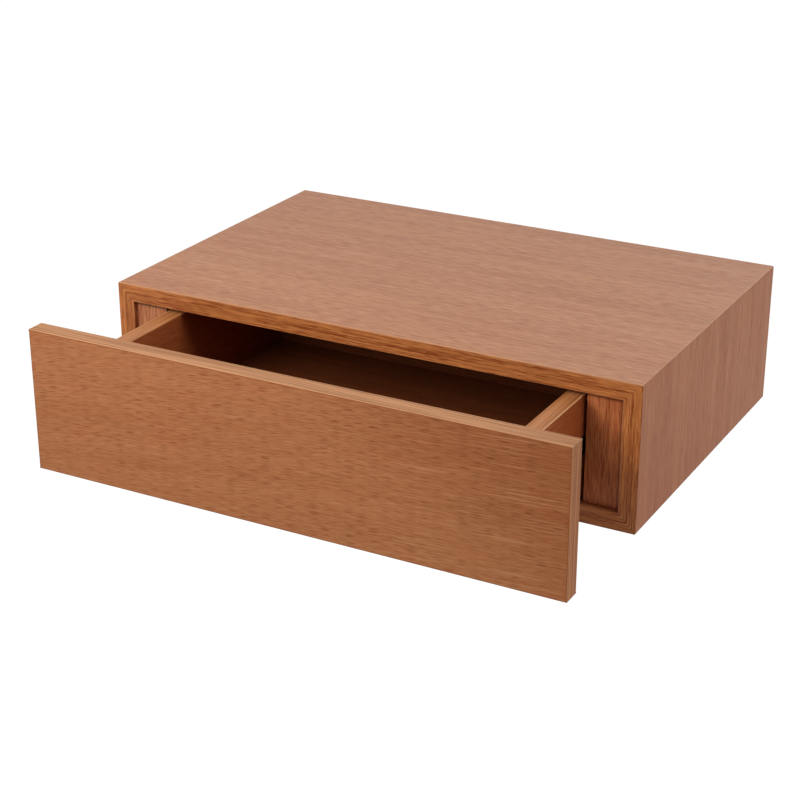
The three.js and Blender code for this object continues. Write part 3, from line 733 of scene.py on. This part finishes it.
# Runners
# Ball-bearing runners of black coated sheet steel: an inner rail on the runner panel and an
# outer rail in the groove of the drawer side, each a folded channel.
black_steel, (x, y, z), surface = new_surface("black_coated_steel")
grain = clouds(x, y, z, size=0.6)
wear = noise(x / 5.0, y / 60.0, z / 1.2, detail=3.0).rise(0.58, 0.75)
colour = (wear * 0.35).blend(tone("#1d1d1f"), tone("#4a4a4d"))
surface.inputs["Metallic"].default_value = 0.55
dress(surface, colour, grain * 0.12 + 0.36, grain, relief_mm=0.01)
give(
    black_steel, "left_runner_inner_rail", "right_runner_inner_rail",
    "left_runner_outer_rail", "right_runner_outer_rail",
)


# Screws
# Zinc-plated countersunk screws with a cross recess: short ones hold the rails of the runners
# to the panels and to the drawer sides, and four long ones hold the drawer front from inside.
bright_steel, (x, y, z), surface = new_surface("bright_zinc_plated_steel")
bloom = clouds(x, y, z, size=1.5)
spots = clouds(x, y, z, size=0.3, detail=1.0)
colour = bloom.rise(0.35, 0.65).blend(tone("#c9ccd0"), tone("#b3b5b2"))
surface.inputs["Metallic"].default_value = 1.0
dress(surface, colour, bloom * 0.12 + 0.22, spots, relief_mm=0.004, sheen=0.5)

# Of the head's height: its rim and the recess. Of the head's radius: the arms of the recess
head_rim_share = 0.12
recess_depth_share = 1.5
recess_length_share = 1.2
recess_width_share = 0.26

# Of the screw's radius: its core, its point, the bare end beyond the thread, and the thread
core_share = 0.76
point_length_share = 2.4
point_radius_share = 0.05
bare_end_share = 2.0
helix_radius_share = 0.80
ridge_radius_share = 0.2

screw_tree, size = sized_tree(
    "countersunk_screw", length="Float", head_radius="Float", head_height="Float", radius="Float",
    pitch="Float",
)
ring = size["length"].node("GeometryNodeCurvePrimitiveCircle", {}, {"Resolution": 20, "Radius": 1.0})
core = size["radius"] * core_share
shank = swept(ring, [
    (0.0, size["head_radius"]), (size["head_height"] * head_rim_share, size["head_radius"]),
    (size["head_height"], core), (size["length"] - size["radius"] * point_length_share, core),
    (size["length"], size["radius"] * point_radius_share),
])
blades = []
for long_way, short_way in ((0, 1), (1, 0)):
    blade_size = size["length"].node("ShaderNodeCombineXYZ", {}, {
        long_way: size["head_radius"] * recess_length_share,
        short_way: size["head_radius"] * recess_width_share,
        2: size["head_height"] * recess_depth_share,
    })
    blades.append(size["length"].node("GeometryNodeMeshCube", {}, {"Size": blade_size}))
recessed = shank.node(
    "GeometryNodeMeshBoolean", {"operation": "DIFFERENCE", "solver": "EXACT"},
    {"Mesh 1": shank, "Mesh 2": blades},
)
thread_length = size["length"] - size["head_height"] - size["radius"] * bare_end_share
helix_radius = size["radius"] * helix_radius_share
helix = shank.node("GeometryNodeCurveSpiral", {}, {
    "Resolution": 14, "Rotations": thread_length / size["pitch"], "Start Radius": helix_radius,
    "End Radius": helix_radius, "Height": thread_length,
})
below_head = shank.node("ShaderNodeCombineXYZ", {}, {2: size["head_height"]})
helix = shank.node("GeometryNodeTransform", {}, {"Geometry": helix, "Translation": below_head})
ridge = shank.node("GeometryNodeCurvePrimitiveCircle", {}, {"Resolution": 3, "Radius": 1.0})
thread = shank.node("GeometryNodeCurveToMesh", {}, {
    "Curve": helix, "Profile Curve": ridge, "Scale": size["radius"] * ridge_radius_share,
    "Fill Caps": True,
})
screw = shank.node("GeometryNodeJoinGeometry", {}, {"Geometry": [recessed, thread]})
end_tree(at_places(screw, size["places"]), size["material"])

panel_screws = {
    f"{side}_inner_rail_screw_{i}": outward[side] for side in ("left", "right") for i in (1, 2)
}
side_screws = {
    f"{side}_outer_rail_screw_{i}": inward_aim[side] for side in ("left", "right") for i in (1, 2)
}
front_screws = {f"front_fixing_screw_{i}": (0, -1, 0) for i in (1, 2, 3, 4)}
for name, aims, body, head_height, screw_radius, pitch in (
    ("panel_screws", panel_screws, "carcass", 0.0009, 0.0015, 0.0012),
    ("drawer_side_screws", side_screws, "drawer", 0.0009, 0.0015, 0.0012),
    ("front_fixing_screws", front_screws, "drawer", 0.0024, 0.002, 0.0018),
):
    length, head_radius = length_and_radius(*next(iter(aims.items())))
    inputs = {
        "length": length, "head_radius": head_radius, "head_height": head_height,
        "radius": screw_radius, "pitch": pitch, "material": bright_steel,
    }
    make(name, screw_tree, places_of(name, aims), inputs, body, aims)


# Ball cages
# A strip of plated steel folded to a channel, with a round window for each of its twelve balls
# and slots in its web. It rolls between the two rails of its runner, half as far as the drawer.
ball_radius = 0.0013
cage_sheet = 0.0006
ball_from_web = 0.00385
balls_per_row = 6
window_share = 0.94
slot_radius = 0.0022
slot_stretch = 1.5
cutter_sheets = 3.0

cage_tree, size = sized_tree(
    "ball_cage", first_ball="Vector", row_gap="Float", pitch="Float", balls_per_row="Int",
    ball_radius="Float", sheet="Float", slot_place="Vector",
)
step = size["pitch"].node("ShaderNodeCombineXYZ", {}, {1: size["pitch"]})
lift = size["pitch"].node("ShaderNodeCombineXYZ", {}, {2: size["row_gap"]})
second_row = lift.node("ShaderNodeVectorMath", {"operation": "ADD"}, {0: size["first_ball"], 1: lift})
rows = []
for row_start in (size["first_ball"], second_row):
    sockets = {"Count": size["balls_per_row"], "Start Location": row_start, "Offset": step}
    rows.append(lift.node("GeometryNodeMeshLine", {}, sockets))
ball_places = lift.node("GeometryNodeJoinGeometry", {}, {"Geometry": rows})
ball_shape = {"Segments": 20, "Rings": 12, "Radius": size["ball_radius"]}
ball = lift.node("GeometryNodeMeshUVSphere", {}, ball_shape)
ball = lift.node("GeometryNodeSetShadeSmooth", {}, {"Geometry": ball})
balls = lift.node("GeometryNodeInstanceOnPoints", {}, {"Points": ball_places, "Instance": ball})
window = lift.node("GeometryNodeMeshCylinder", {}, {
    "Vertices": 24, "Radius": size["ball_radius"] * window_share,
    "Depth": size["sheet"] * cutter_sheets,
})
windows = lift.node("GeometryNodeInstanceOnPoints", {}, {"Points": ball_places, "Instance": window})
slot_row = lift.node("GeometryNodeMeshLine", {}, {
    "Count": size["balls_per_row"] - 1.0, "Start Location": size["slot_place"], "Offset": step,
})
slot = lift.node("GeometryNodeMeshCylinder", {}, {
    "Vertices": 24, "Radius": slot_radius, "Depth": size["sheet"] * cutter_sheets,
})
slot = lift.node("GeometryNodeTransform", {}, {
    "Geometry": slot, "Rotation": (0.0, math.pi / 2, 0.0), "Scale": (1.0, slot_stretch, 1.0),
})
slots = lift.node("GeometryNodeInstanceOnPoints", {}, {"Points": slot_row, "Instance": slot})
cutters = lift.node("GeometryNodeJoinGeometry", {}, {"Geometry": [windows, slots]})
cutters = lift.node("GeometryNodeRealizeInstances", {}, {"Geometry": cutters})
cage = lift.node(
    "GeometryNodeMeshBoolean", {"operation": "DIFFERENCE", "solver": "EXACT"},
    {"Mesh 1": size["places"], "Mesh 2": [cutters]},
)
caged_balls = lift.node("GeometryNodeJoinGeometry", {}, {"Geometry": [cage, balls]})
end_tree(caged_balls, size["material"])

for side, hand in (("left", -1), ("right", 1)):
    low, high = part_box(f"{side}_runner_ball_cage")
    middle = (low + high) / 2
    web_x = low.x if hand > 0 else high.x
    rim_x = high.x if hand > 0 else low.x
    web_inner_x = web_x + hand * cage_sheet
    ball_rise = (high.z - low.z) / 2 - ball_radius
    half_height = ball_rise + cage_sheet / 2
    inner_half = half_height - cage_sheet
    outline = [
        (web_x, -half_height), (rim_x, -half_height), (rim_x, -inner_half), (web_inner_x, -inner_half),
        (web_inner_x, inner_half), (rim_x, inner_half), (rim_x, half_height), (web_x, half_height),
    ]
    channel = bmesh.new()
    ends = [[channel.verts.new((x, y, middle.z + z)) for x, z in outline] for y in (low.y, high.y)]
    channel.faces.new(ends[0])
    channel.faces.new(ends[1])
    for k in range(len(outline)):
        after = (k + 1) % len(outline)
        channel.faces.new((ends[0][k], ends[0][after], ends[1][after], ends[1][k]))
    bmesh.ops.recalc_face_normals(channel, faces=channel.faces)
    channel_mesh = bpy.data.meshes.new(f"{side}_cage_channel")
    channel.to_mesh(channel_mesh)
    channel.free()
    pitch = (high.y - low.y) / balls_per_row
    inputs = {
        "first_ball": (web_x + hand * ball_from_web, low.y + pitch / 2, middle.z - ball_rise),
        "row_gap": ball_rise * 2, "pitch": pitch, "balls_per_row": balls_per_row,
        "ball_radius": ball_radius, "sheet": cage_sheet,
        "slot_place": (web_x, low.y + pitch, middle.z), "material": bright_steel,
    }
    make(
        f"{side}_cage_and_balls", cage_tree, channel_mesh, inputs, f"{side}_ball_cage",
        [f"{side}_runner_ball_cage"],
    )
:::::
WHAT YOU HAVE TO DO:
Please repeat word for word the lines above that run from the beginning through the line containing "dress(surface, colour, bloom", keeping both the first and that last line.

FULL RESPONSE:
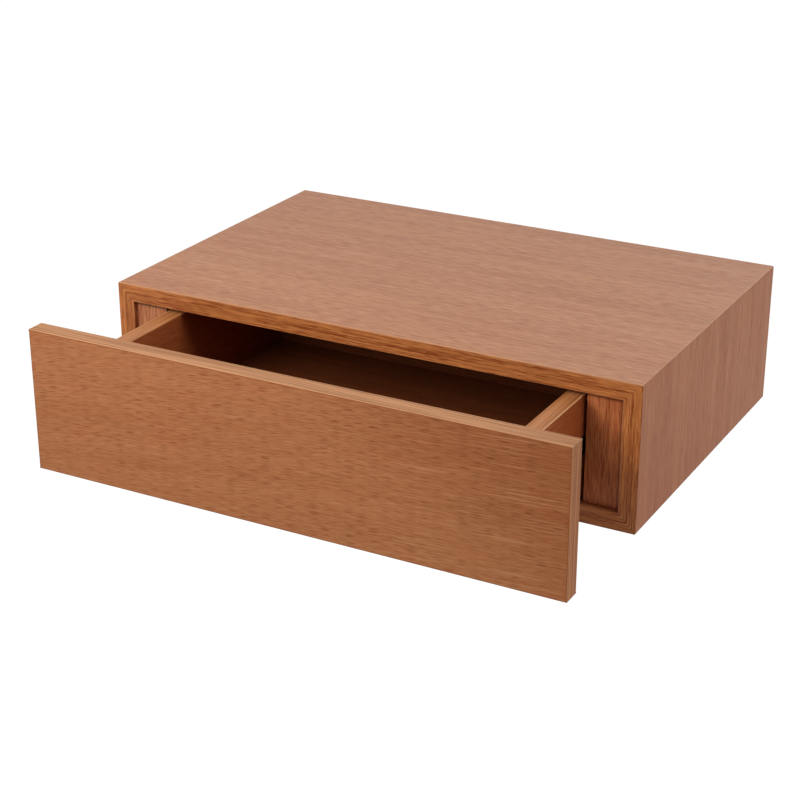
The three.js and Blender code for this object continues. Write part 3, from line 733 of scene.py on. This part finishes it.
# Runners
# Ball-bearing runners of black coated sheet steel: an inner rail on the runner panel and an
# outer rail in the groove of the drawer side, each a folded channel.
black_steel, (x, y, z), surface = new_surface("black_coated_steel")
grain = clouds(x, y, z, size=0.6)
wear = noise(x / 5.0, y / 60.0, z / 1.2, detail=3.0).rise(0.58, 0.75)
colour = (wear * 0.35).blend(tone("#1d1d1f"), tone("#4a4a4d"))
surface.inputs["Metallic"].default_value = 0.55
dress(surface, colour, grain * 0.12 + 0.36, grain, relief_mm=0.01)
give(
    black_steel, "left_runner_inner_rail", "right_runner_inner_rail",
    "left_runner_outer_rail", "right_runner_outer_rail",
)


# Screws
# Zinc-plated countersunk screws with a cross recess: short ones hold the rails of the runners
# to the panels and to the drawer sides, and four long ones hold the drawer front from inside.
bright_steel, (x, y, z), surface = new_surface("bright_zinc_plated_steel")
bloom = clouds(x, y, z, size=1.5)
spots = clouds(x, y, z, size=0.3, detail=1.0)
colour = bloom.rise(0.35, 0.65).blend(tone("#c9ccd0"), tone("#b3b5b2"))
surface.inputs["Metallic"].default_value = 1.0
dress(surface, colour, bloom * 0.12 + 0.22, spots, relief_mm=0.004, sheen=0.5)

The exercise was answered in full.